## START Supplied data
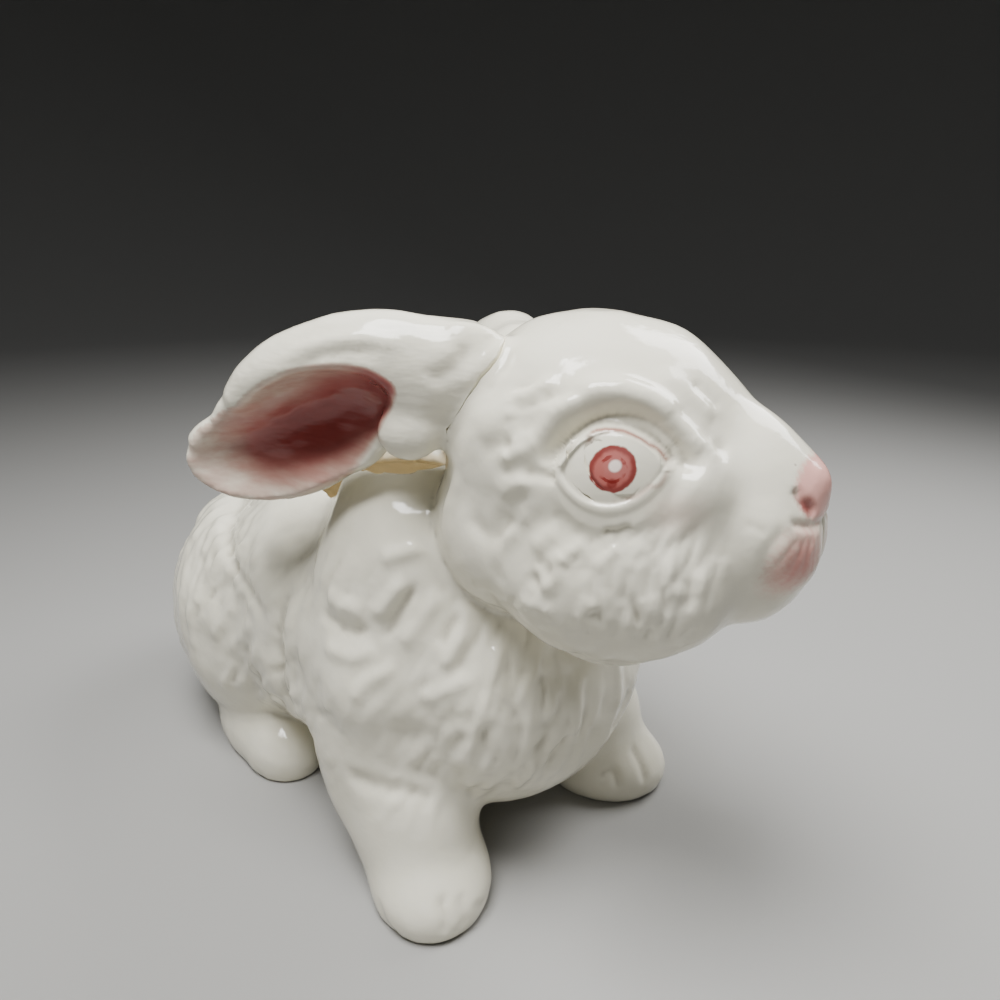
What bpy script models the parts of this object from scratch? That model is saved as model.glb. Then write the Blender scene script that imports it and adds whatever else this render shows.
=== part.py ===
"""A slip-cast ceramic rabbit planter, modelled as the castings that it is luted together from.

The rabbit crouches with its head turned to its left and its ears laid back over the mouth of the pot.
It faces -Y, its left side is +X, and it stands on the plane z = 0. All sizes are in metres.
Each casting is clay lumps pressed into one skin: round lumps are joined by a voxel remesh, rubbed smooth
and thinned to fewer triangles. A neighbour's skin, grown by the joint's clearance, trims it to its seat.
"""

import math

import bmesh
import bpy
from mathutils import Matrix, Vector

# Clay and joints
WALL = 0.0055
JOINT_GAP = 0.0004

# The pot: chest, barrel and rump in one casting
POT_LENGTH = 0.205
POT_WIDTH = 0.118
WITHERS_HEIGHT = 0.133
RUMP_HEIGHT = 0.105
CHEST_CLEARANCE = 0.015
CHEST_SWING = 0.006
POT_MIDDLE_Y = 0.0205

# The mouth of the pot, in its back
MOUTH_LENGTH = 0.088
MOUTH_WIDTH = 0.056
MOUTH_SQUARENESS = 4.5
MOUTH_TAPER = 0.20
MOUTH_DEPTH = 0.050

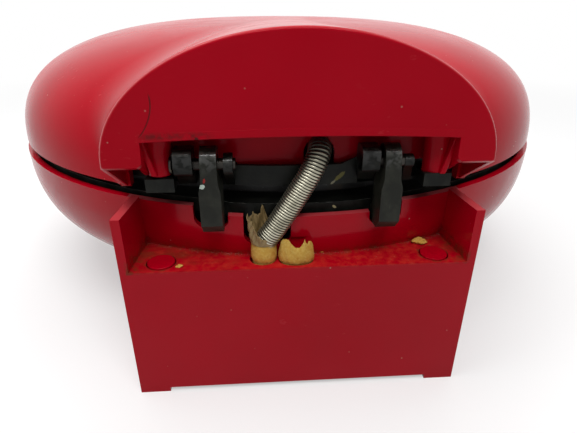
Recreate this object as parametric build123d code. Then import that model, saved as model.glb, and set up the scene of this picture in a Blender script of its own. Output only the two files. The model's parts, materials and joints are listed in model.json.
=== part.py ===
"""Round countertop quesadilla cooker with a hinged lid, a rear stand and an exposed spring conduit.

Every piece is built about the bowl's axis with z = 0 on the plane of the base rim, front towards +Y,
and moved to the row frame (origin on the table, under the centre of the outline) when it is written.
"""
from build123d import *
import math
import os

# Shells, read from the photograph.
RIM_R = 140.0            # outer radius of the base rim
RIM_HEIGHT = 75.0        # base rim above the table
LID_SET_IN = 0.7         # lid rim inside the base rim
WALL = 2.8               # moulded wall
BOWL_DEPTH = 47.3        # base rim down to the flat of the bowl
BOWL_CURVE_W = 69.4      # radial width of the bowl's curve, from the rim to its flat
BOWL_POWER = 2.83        # fullness of the bowl's curve
DOME_HEIGHT = 56.8       # base rim plane up to the lid's crown
DOME_POWER = 2.85        # fullness of the dome's curve
LID_GAP = 4.6            # lid rim above the base rim
LID_R = RIM_R - LID_SET_IN
BOWL_FLAT_R = RIM_R - BOWL_CURVE_W

# Rear hood of the lid.
REAR_REACH = 7.3         # flat rear face behind the base rim
HOOD_HALF_W = 62.8
HOOD_SPRING_Z = 19.2     # where the straight sides turn into the arch
HOOD_PROUD = 2.4         # crest of the hood's rear edge above the crown
HOOD_FALL = 3.2          # drop of the hood's crest on its way to the front
CHEEK_W = 13.0           # cheeks beside the hinge recess
CHEEK_DROP = 0.9         # lower rear corner of the cheeks under the springing
CHEEK_RUN = 24.8         # slope under the cheeks, from the rear face to the lid rim
RECESS_RISE = 7.4        # upper edge of the recess over the springing, at its ends
RECESS_BOW = 1.2         # bow of that edge
RECESS_DEPTH = 16.0      # rear face to the wall between recess and dome
RECESS_FRONT = 2.6       # recess in front of that wall, under its lower edge
INNER_WALL_Z = 14.6      # lower edge of that wall
TAB_DROP = 3.4
TAB_W = 5.8
REAR_Y = RIM_R + REAR_REACH
HOOD_RISE = DOME_HEIGHT + HOOD_PROUD - HOOD_SPRING_Z
HOOD_LENGTH = RIM_R
HOOD_OPEN_HALF_W = HOOD_HALF_W - CHEEK_W
HOOD_OPEN_Z = HOOD_SPRING_Z + RECESS_RISE
CHEEK_BACK_Z = HOOD_SPRING_Z - CHEEK_DROP
CHEEK_FRONT_Y = REAR_Y - CHEEK_RUN
CHEEK_SLOPE = (CHEEK_BACK_Z - LID_GAP) / CHEEK_RUN
INNER_WALL_Y = REAR_Y - RECESS_DEPTH

# Rear stand of the base.
STAND_HALF_W = HOOD_HALF_W + 0.1
STAND_DEPTH = 48.3       # rear face to the front wall of the stand
STAND_TAPER = 0.1        # narrowing of each side per millimetre towards the front
STAND_WALL = 3.1
SHELF_Z = -19.3          # tray floor between the ears
EAR_TOP_Z = 1.0
FOOT_H = 2.0             # moulded corner feet
FOOT_L = 11.5
PLUG_SET_IN = 13.1       # plugs from the sides of the stand
PLUG_SET_BACK = 6.5      # plugs from its rear face
PLUG_R = 4.9
PLUG_T = 3.0
PLUG_PROUD = 0.5
COVER_T = 2.4
COVER_LIFT = 6.0         # top of the cover above the foot line
STAND_FRONT_Y = REAR_Y - STAND_DEPTH
PLUG_X = STAND_HALF_W - PLUG_SET_IN
PLUG_Y = REAR_Y - PLUG_SET_BACK

# Front legs.
LEG_X = 60.0
LEG_SET_BACK = 64.0      # legs behind the front of the rim
LEG_TOP_Z = -20.0        # top of the leg, inside the bowl's curve
LEG_TOP_R = 13.5
LEG_FOOT_R = 11.0
LEG_BORE_R = 8.0
LEG_STEM = 7.0           # pad's stem inside the leg
PAD_T = 3.0              # rubber pad under each leg
PAD_INSET = 0.4
PAD_CHAMFER = 0.8
LEG_Y = RIM_R - LEG_SET_BACK

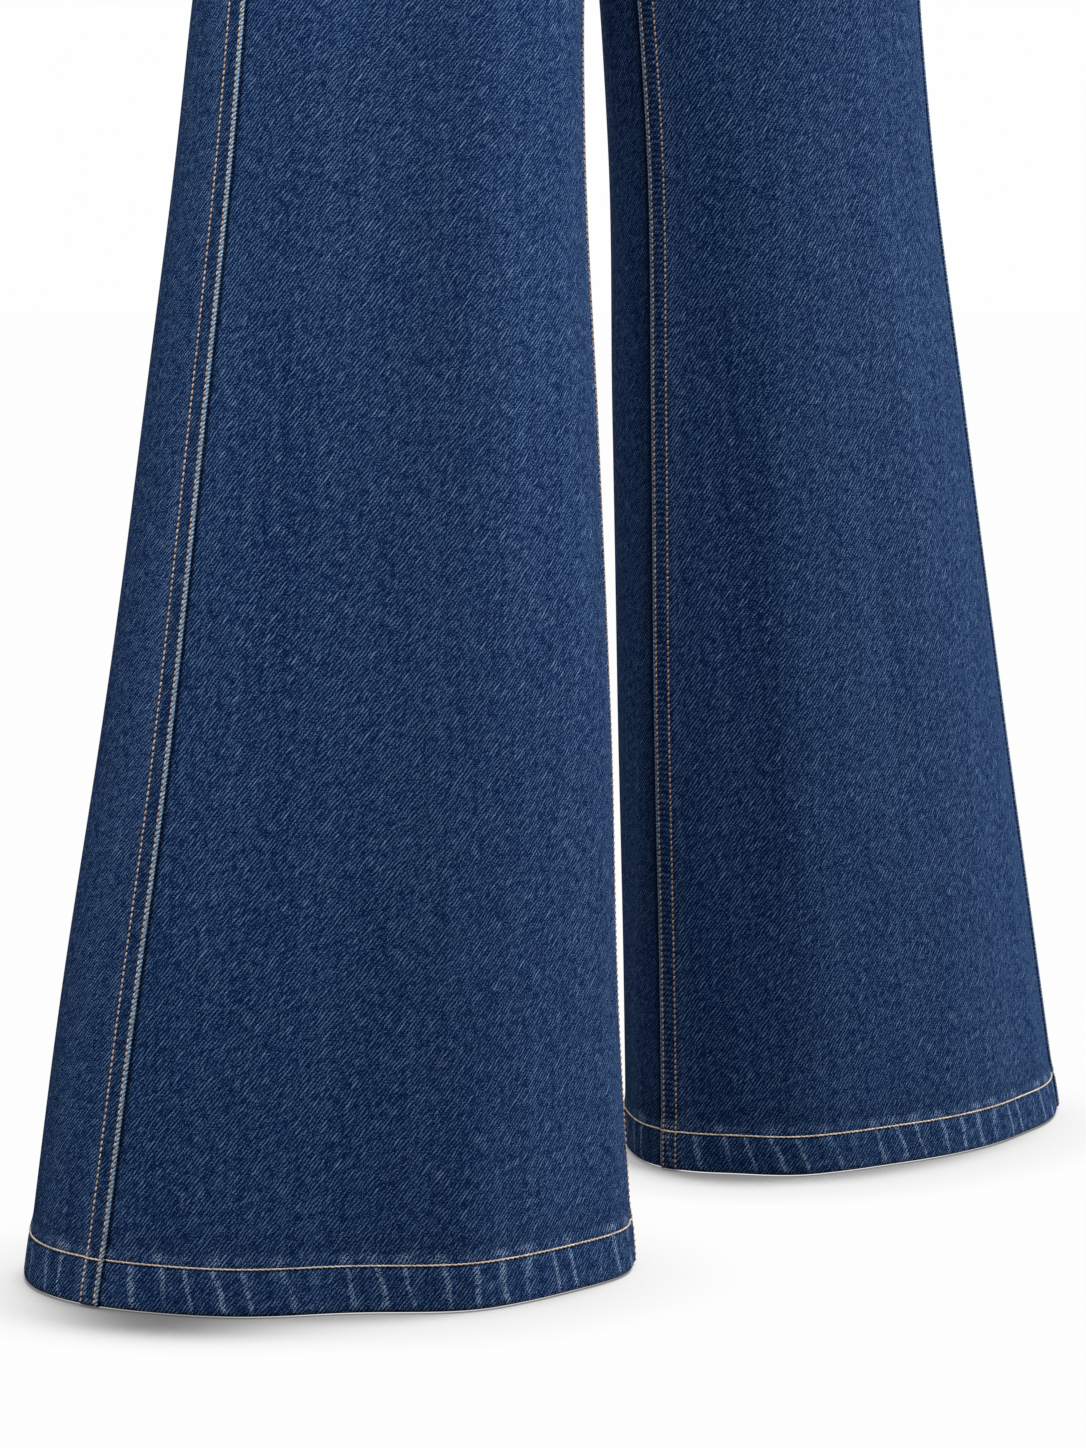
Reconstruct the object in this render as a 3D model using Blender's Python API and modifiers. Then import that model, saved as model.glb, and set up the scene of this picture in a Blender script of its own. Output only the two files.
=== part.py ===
## END Supplied data
Objective | Select the lines that carry the string "joints" and copy them.

Right answer |
# Clay and joints
Recreate this object as parametric build123d code. Then import that model, saved as model.glb, and set up the scene of this picture in a Blender script of its own. Output only the two files. The model's parts, materials and joints are listed in model.json.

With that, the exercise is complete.